OK, fine. But can you ever have disagreement without some level of negativity? If the answer is no…
One could of course argue that in any situation where one voices one’s disagreement, there is negativity, but I think that would be taking it a bit too literally.
For example, we don’t agree on the issue of criticising politicians, but rather than you choosing to tell me I’m an idiot for thinking in such a way, you are stating your argument in a non-aggressive manner, (possibly) in a bid to bring me around to your way of thinking.
In this situation, I do not feel threatened by you, and therefore I do not feel the need to react aggressively. Rather, I respect the fact that you have taken the time to explain your thinking, and appreciate that you have obviously considered what I stated in the first place – you are not just firing off some gut-reaction criticisms.

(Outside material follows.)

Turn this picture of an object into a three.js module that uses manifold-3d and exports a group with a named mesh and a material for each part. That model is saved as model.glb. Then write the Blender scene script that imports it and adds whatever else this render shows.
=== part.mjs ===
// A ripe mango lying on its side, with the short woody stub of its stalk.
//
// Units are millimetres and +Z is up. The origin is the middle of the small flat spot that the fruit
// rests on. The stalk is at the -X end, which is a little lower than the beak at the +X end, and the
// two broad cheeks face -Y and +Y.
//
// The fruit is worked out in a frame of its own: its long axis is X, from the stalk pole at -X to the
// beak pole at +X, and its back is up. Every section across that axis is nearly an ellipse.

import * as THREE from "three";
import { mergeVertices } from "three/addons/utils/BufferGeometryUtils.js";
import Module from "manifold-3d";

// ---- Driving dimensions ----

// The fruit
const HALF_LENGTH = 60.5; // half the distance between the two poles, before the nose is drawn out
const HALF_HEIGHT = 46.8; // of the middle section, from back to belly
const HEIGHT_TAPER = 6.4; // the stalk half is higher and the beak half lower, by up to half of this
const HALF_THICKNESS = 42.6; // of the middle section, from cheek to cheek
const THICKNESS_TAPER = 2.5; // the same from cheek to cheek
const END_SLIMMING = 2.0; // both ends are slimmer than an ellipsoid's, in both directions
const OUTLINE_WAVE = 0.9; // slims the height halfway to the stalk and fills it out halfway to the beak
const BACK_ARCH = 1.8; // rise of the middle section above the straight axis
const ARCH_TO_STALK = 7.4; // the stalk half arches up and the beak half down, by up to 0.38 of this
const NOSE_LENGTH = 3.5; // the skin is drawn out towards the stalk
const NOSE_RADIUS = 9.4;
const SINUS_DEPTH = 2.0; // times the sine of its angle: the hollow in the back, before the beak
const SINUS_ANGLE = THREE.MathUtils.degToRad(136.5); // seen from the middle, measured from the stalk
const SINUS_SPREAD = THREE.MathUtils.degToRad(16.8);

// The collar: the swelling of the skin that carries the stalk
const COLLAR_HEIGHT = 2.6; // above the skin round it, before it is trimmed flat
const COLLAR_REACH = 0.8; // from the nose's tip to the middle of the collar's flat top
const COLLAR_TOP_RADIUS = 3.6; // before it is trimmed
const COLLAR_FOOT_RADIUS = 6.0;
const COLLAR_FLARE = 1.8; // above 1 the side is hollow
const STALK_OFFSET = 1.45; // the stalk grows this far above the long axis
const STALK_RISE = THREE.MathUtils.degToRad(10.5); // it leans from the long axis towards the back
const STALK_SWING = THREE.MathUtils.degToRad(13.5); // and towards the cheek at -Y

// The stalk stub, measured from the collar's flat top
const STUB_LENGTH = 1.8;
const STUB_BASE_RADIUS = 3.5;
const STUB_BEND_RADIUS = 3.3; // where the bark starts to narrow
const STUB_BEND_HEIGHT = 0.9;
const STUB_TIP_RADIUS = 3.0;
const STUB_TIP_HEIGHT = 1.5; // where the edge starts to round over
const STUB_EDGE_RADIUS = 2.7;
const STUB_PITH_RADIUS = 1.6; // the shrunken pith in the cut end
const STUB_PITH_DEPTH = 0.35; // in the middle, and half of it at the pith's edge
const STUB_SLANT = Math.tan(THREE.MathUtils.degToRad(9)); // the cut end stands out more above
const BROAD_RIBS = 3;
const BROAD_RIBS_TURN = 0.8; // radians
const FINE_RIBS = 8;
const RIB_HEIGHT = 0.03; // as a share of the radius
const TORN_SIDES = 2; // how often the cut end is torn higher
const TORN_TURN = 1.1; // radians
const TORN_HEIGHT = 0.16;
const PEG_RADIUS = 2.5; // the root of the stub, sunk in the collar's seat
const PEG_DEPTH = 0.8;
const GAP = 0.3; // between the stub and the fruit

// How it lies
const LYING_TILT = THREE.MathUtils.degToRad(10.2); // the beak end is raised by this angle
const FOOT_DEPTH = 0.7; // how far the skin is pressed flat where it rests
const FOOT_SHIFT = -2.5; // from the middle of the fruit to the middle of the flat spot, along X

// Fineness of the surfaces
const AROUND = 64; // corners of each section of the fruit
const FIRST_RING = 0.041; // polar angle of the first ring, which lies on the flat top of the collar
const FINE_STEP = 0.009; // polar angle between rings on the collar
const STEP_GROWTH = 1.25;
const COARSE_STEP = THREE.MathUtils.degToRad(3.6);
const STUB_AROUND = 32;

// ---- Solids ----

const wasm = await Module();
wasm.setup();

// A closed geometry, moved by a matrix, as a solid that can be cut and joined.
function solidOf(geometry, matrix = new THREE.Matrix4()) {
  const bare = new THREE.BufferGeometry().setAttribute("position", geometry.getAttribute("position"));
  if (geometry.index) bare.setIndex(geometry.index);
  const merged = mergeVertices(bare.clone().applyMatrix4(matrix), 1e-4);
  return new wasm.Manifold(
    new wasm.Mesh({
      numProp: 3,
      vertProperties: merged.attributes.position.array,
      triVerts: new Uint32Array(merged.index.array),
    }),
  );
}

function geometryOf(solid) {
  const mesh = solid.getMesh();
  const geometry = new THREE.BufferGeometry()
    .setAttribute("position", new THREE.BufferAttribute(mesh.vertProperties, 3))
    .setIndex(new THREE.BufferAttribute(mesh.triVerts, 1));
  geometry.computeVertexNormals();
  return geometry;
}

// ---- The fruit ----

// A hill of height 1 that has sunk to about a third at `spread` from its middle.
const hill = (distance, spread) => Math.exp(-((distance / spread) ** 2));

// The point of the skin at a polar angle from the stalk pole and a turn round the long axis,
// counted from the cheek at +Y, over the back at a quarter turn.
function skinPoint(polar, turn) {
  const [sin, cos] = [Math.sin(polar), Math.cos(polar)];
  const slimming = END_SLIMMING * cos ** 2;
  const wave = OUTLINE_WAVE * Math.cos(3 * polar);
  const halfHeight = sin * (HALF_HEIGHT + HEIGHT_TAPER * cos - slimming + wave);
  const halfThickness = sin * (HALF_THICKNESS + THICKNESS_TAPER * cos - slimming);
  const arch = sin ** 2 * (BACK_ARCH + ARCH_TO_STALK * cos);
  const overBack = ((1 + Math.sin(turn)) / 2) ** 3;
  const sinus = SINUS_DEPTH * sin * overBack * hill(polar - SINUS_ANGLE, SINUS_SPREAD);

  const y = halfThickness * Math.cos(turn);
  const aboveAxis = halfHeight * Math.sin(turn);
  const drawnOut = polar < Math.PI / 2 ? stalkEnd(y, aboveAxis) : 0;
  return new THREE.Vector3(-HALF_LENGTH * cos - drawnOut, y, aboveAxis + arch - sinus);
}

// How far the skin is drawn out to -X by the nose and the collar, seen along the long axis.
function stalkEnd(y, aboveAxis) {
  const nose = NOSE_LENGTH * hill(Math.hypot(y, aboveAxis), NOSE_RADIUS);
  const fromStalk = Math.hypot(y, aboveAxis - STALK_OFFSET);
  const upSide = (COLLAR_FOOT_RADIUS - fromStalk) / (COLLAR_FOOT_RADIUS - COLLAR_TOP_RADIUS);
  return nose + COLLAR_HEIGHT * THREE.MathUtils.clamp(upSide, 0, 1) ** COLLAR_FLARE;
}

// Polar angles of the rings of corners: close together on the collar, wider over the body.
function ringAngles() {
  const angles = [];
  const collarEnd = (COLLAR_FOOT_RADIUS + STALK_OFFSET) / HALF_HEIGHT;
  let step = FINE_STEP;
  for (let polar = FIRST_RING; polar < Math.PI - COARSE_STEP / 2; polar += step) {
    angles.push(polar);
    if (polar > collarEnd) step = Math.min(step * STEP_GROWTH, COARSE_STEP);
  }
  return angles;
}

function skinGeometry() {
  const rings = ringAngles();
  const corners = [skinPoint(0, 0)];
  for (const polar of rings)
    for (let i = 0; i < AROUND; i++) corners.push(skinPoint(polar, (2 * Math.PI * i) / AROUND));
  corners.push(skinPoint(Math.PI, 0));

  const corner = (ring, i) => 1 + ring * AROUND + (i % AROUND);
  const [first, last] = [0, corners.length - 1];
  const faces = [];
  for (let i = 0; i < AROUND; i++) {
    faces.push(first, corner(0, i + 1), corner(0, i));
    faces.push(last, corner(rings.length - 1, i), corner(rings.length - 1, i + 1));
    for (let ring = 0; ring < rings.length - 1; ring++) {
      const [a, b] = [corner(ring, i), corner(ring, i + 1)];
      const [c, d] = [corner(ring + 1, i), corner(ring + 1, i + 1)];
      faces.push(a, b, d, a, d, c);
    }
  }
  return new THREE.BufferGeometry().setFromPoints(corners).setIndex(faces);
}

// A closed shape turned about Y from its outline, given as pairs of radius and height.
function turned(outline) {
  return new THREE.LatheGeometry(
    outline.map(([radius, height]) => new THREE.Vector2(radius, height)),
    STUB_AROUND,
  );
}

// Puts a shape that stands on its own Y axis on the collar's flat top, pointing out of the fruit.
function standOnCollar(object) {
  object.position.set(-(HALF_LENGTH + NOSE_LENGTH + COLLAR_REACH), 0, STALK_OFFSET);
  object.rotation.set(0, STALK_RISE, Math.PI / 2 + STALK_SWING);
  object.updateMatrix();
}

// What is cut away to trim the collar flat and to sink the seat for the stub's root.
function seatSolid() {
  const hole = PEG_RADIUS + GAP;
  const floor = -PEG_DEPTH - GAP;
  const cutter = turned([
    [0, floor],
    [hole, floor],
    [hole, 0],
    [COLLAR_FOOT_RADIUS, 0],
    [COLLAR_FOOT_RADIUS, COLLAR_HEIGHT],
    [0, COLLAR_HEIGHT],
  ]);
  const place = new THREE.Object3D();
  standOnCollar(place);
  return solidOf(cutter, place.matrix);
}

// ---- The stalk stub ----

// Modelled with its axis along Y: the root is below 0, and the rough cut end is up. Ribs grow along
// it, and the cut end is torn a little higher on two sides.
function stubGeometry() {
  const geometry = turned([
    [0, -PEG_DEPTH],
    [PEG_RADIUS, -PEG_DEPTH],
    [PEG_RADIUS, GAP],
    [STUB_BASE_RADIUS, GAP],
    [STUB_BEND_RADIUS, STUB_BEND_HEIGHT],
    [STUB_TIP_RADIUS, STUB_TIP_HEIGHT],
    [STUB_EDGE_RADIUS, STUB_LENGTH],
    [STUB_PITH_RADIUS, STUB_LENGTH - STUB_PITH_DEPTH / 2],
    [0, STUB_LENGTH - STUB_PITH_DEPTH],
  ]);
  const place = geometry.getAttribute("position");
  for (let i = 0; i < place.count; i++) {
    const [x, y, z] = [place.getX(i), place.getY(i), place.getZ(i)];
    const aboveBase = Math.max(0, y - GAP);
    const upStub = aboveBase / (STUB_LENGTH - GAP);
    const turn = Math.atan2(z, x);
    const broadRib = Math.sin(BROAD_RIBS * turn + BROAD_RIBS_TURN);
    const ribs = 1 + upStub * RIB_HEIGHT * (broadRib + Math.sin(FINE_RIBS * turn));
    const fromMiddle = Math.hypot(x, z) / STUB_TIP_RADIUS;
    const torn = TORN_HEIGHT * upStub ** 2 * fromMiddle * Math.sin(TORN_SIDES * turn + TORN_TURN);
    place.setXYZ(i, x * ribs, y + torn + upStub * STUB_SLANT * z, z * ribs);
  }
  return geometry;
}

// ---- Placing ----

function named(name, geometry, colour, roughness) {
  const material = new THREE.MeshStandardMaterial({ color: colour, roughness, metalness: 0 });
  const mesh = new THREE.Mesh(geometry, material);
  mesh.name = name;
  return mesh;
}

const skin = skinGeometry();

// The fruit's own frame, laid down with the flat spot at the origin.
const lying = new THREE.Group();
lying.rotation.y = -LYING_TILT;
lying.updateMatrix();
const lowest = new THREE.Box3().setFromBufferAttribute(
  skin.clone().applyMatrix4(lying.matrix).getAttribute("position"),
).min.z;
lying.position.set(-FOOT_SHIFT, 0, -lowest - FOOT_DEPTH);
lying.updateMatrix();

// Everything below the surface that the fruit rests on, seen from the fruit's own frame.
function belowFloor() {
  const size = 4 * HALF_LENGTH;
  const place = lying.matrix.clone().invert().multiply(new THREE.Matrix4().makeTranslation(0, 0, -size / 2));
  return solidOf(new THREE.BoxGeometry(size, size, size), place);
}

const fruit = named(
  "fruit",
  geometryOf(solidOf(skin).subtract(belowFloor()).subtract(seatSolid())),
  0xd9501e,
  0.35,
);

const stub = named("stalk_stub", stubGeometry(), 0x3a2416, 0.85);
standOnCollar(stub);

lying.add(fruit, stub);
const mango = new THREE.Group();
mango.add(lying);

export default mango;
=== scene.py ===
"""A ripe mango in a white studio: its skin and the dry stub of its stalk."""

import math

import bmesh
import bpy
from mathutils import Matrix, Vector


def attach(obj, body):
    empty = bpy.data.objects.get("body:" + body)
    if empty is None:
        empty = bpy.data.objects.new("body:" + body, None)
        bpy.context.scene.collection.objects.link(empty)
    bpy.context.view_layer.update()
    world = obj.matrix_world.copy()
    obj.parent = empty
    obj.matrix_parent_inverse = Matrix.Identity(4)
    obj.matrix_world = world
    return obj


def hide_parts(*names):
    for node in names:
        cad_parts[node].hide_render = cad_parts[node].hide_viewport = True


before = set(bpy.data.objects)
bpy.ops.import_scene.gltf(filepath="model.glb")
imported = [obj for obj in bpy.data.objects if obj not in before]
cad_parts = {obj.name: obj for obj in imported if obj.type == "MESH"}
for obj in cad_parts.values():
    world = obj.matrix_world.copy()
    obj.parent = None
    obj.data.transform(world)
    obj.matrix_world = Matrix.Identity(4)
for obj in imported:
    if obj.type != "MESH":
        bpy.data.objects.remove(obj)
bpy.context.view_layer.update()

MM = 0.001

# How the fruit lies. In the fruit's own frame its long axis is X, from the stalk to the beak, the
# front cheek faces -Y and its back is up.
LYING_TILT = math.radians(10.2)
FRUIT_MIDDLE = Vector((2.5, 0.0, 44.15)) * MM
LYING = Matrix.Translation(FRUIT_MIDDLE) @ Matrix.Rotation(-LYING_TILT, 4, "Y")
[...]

Thus, I come to respect you a little more, and I am more likely to listen to and consider what you say in the future.
Now expand that to a global level.
I found you because your blog was linked from another blog about Japan, though I can’t recall whose! I’ve been reading through your archives, enjoying your stories about work, education, and Japan. I’m from the US and try not to take personally what you say about my country. 😉
Anyways, I think this post is my favorite so far. I love this:
“Perhaps rather then lead to positive outcomes, it leads to further tension. Perhaps by putting our energy into criticising their wrongs, rather than showing thanks for their rights, we are merely contributing to the problem? Perhaps if they came to realise that it feels much better to do good things and be thanked for them rather than do bad things and then have to defend those actions, they would voluntarily act in accordance with what is right.”
Brilliant thoughts. Thank you for voicing something I’ve been feeling but couldn’t put into words.
Thank you so much for that feedback – you’re very kind.
Thank you also for the reminder that I did actually used to write some pretty interesting stuff. I need to get back in tune with my thoughts and feelings.